Andreas Ruch, Leiter der Polizeiinspektion Gauting, hat die Befürchtung, dass sich vor zertifizierten Verkaufsstellen Treffpunkte für Drogenabhängige und Drogendealer bilden könnten. „Das wirkt sich nicht sonderlich schön auf das Ortsbild aus“, sagt er. Er und seine Kollegen lehnen die Legalisierung grundsätzlich ab. Das Rauschgift sei nicht nur gesundheitsschädlich, Ruch befürchtet auch eine Zunahme der Verkehrsunfälle. „Die Drogenunfälle in Bayern sind in den letzten zehn Jahren um 70 Prozent gestiegen.
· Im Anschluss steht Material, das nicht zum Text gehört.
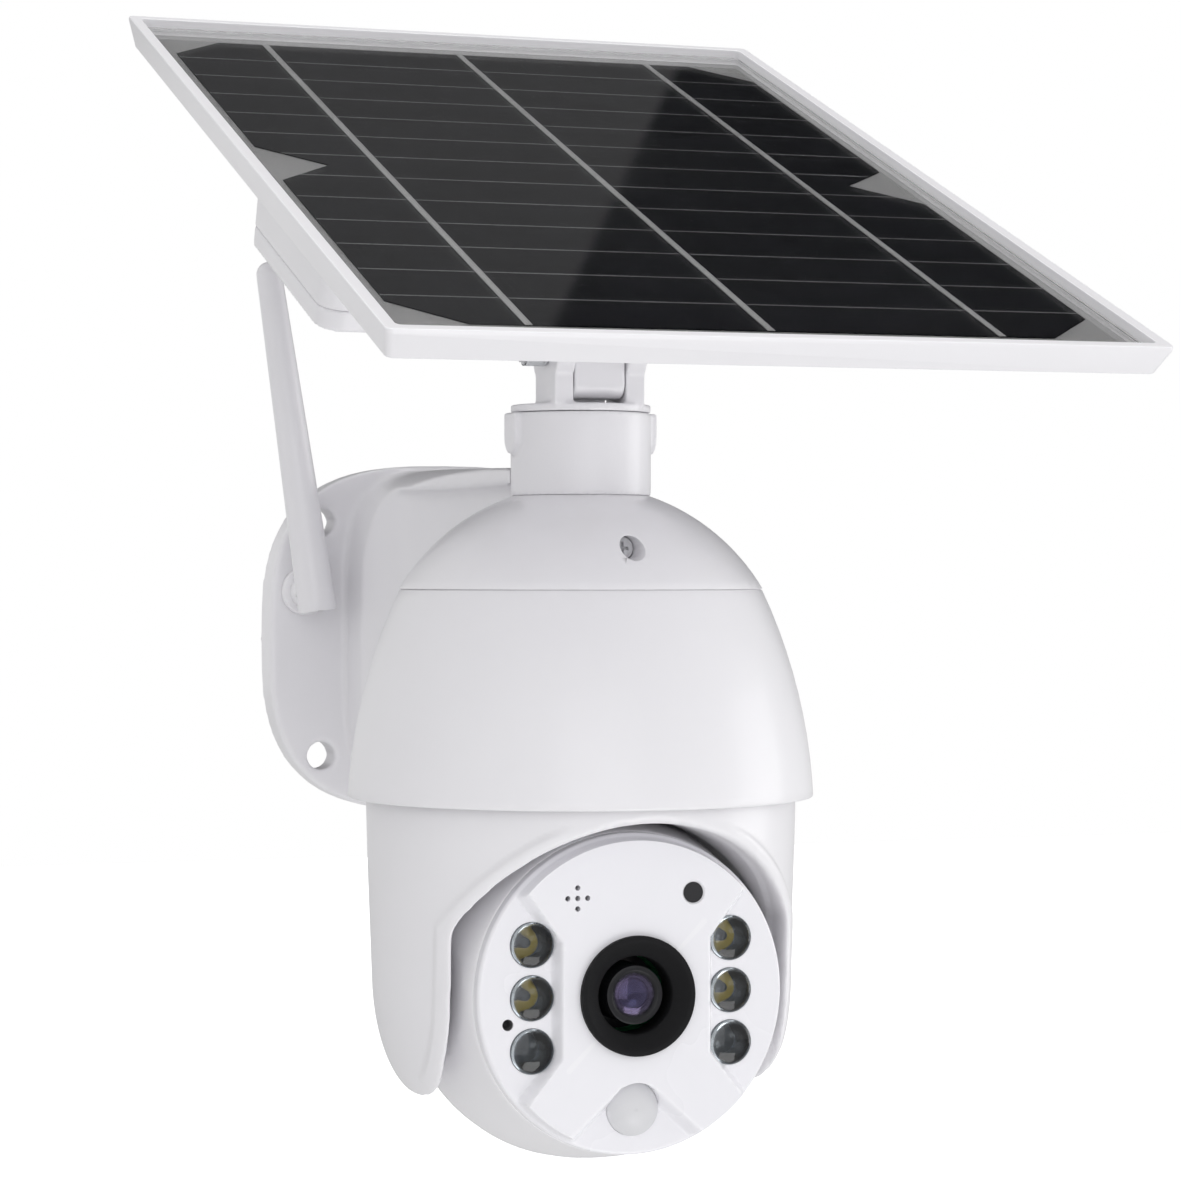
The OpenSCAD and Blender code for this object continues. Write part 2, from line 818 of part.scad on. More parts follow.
module face_plate() {
    color("#f4f5f6") difference() {
        union() {
            forward(0) rotate_extrude() polygon([[0, face_back], [36.4, face_back], [36.2, 33.6],
                [face_r, 34.6], [face_r - 0.8, face_front], [0, face_front]]);
            forward(face_front - 0.5) linear_extrude(panel_front - face_front + 0.5) middle_outline();
        }
        forward(0) cylinder(r = 11, h = 60);
        forward(37) cylinder(r = bezel_r, h = 10);
        at_leds(20) cylinder(r = led_r, h = 30);
        forward(20) translate([0, pir_z, 0]) cylinder(r = 6.2, h = 30);
        forward(20) translate([13.6, 22.8, 0]) cylinder(r = 2.35, h = 30);
        for (p = [[0, 0], [1, 0], [-1, 0], [0, 1], [0, -1]])
            forward(20) translate([-14.1 + p[0] * 2.35, 22.3 + p[1] * 2.35, 0]) cylinder(r = 0.6, h = 30);
        forward(20) translate([-29.4, -5.8, 0]) cylinder(r = 1.3, h = 30);
    }
}

module face_seal() {
    color("#4a4d51") forward(face_back - 2.4) difference() {
        cylinder(r = 34.4, h = 2.4);
        translate([0, 0, -1]) cylinder(r = 32.4, h = 5);
    }
}

module lens_bezel() {
    color("#101114") forward(37) difference() {
        union() {
            cylinder(r = bezel_r, h = bezel_front - 37);
            translate([0, 0, -6]) cylinder(r = 10.9, h = 7);
        }
        translate([0, 0, -7]) cylinder(r = 8.8, h = 20);
        translate([0, 0, 0.4]) cylinder(r1 = 8.8, r2 = 12.4, h = bezel_front - 37 - 0.39);
    }
}

module lens_barrel() {
    color("#1c1e22") forward(18) difference() {
        union() {
            cylinder(r = 6.65, h = 19);
            cylinder(r = 8.7, h = 8);
        }
        translate([0, 0, -1]) cylinder(r = 3.65, h = 30);
        translate([0, 0, 17.6]) cylinder(r1 = 3.65, r2 = 5.6, h = 1.5);
    }
}

module lens_glass() {
    color("#3b2a55", 0.6) forward(0) intersection() {
        cylinder(r = 3.6, h = 36.6);
        translate([0, 0, 30]) sphere(6.4);
        translate([-5, -5, 33]) cube([10, 10, 5]);
    }
}

module image_board() {
    color("#1f5a3a") forward(15.2) {
        translate([0, 2, 0]) slab(30, 34, 1.4, 3);
        translate([0, 0, 1.4]) slab(8, 8, 1.3, 0.5);
    }
}

// Ring-shaped board that carries the lights, with the two sensors in it
module led_board() {
    color("#e8e9ea") forward(25.4) difference() {
        cylinder(r = 31.6, h = 1.6);
        translate([0, 0, -1]) cylinder(r = 11.5, h = 5);
    }
    color("#b9bdc2") forward(27) translate([0, pir_z, 0]) cylinder(r = 4.1, h = 3);
}

module led_chips() {
    color("#f2c230") at_leds(27) slab(5, 5, 2.6, 0.5);
}

// Clear dome over each light
module led_lenses() {
    color("#dfe6ee", 0.4) at_leds(0) intersection() {
        translate([0, 0, 30.6]) cylinder(r = led_r - 0.05, h = 10);
        translate([0, 0, 22.2]) sphere(14);
    }
}

module pir_dome() {
    color("#f7f7f5") forward(0) translate([0, pir_z, 0]) intersection() {
        translate([0, 0, 31.6]) cylinder(r = 6.15, h = 10);
        translate([0, 0, 28.4]) sphere(9.4);
    }
}

module light_window() {
    color("#202226", 0.8) forward(36.4) translate([13.6, 22.8, 0]) cylinder(r = 2.3, h = 1.9);
}

module speaker() {
    color("#2a2c30") on_head() translate([0, 22, -12]) rotate([90, 0, 0]) {
        cylinder(r = 14, h = 4.5);
        translate([0, 0, -3]) cylinder(r = 8, h = 3.5);
    }
}

// ---- aerial ----

// Places children at the aerial's pivot, leaning with the whip
module on_whip() {
    translate([whip_x, whip_y, whip_z]) rotate([0, -whip_lean, 0]) children();
}

// Boss on the wall plate with a spigot for the aerial
module antenna_socket() {
    color("#eceef0") translate([whip_x, -plate_t, whip_z]) rotate([90, 0, 0]) {
        cylinder(r = 6.2, h = 3);
        cylinder(r = spigot_r, h = 8.4);
    }
}

// Bush that turns on the spigot; the whip sits on its front
module antenna_knuckle() {
    color("#eceef0") translate([whip_x, -plate_t - 3.1, whip_z]) rotate([90, 0, 0]) difference() {
        cylinder(r = knuckle_r, h = 5.8);
        translate([0, 0, -1]) cylinder(r = spigot_r + fit, h = 6.4);
    }
}

module antenna_whip() {
    foot_r = 5;
    tip_r = 3.3;
    tip_z = whip_l - 7.9;
    color("#eceef0") difference() {
        on_whip() {
            translate([0, 0, -whip_foot]) cylinder(r1 = foot_r, r2 = tip_r, h = tip_z + whip_foot);
            translate([0, 0, tip_z]) sphere(tip_r);
        }
        translate([whip_x, -plate_t - 3.1, whip_z]) rotate([90, 0, 0]) cylinder(r = knuckle_r, h = 5.8);
    }
}

wall_bracket();
top_cap();
cap_screws();
sun_shield();
body_cup();
chassis();
chassis_screws();
main_board();
processor_shield();
wifi_module();
pan_motor();
pan_motor_screws();
pan_bearing();
mast_tube();
mast_set_screws();
antenna_socket();
antenna_knuckle();
antenna_whip();
swivel_clevis();
hinge_bolt();
hinge_knob();
hinge_tongue();
tongue_screws();
battery_box();
battery_cover();
cover_seal();
cover_screws();
battery_cells();
cell_contacts();
charge_board();
port_cap();
panel_frame();
backsheet();
solar_cells();
cell_busbars();
solar_glass();
yoke_shell();
yoke_hub();
hub_screws();
pan_shaft();
tilt_shaft();
pivot_pin();
head_shell();
pivot_bushes();
tilt_motor();
face_plate();
face_seal();
lens_bezel();
lens_barrel();
lens_glass();
image_board();
led_board();
led_chips();
led_lenses();
pir_dome();
light_window();
speaker();
card_board();
card_cover();
reset_button();
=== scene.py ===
import json
import math

import bmesh
import bpy
from mathutils import Matrix, Vector


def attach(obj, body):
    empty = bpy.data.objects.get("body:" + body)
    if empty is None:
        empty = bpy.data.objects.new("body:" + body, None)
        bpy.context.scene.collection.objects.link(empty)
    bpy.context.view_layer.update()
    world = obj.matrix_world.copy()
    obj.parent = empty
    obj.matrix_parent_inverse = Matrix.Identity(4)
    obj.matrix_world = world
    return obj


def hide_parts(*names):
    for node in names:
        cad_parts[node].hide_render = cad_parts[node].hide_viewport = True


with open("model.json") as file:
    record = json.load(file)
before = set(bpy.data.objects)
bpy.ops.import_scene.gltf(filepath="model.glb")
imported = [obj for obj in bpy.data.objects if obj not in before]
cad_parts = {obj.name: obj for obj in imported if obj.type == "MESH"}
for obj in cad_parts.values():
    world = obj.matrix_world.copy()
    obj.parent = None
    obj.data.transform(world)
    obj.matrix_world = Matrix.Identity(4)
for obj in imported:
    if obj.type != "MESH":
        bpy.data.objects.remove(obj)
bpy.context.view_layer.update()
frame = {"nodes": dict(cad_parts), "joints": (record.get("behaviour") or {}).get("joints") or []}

# The camera stands a little to the left of the lens, level with the seam under the cap,
# and looks along the mast of the camera from about 0.8 m away.
pivot = {joint["name"]: Vector(joint["pos_m"]) for joint in frame["joints"] if "pos_m" in joint}
eye_turn = math.radians(19.4)
eye_dip = math.radians(0.37)
eye_distance = 0.811
eye_height = 0.0185
eye_side = 0.0023
look = Vector((math.sin(eye_turn), math.cos(eye_turn), 0.0))
right_hand = Vector((math.cos(eye_turn), -math.sin(eye_turn), 0.0))
camera = bpy.data.objects.new("camera", bpy.data.cameras.new("camera"))
camera.data.lens = 105.26
camera.data.sensor_width = 36.0
camera.data.clip_start = 0.01
mast_axis = Vector((0.0, pivot["head_pan"].y, eye_height))
camera.location = mast_axis - look * eye_distance + right_hand * eye_side
camera.rotation_euler = (math.pi / 2 - eye_dip, 0.0, -eye_turn)
bpy.context.scene.collection.objects.link(camera)
bpy.context.scene.camera = camera
bpy.context.scene.view_settings.view_transform = "Standard"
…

Cannabis hat einfach eine enthemmende Wirkung.“ Auch die Rauschgiftdelikte in der Gemeinde Gauting haben sich im Jahr 2020 mehr als verdoppelt.

Verein Brücke Starnberg: Legalisierung bringt Probleme und Gefahren

„In den Niederlanden sieht man, dass eine Legalisierung negative Auswirkungen hat und zum Beispiel der Schwarzmarkt, wie viele hoffen, nicht verschwindet.“ Auch Gerd Weger, erster Vorsitzender des Vereins Brücke Starnberg, befürchtet, dass Cannabis auch nach der Legalisierung noch illegal zu kaufen sein wird. „Das Angebot in den Apotheken soll rein sein, geprüft und versteuert werden. Das wird bestimmt nicht ganz günstig“, sagt Weger. „Auf dem Schwarzmarkt wird die Droge sicher zu einem anderen Preis zu bekommen sein.“ Die Mitglieder sind sich einig: Eine Legalisierung würde zu viele Probleme und Gefahren mit sich bringen.

Auch das Amtsgericht Starnberg befasst sich regelmäßig mit Straftaten in Bezug auf Cannabis. „Meistens stehen Jugendliche und junge Erwachsene vor Gericht“, sagt Richter und Pressesprecher Franz von Hunoltstein. Ob eine Legalisierung das Gericht entlasten würde, kann er noch nicht sagen. Dafür ist noch zu wenig bekannt. Bis eine Legalisierung kommt, wird es mit großer Wahrscheinlichkeit noch einige Zeit dauern. In Deutschland dauert es im Schnitt etwa 175 Tage, bis ein Gesetzgebungsprozess durchlaufen ist.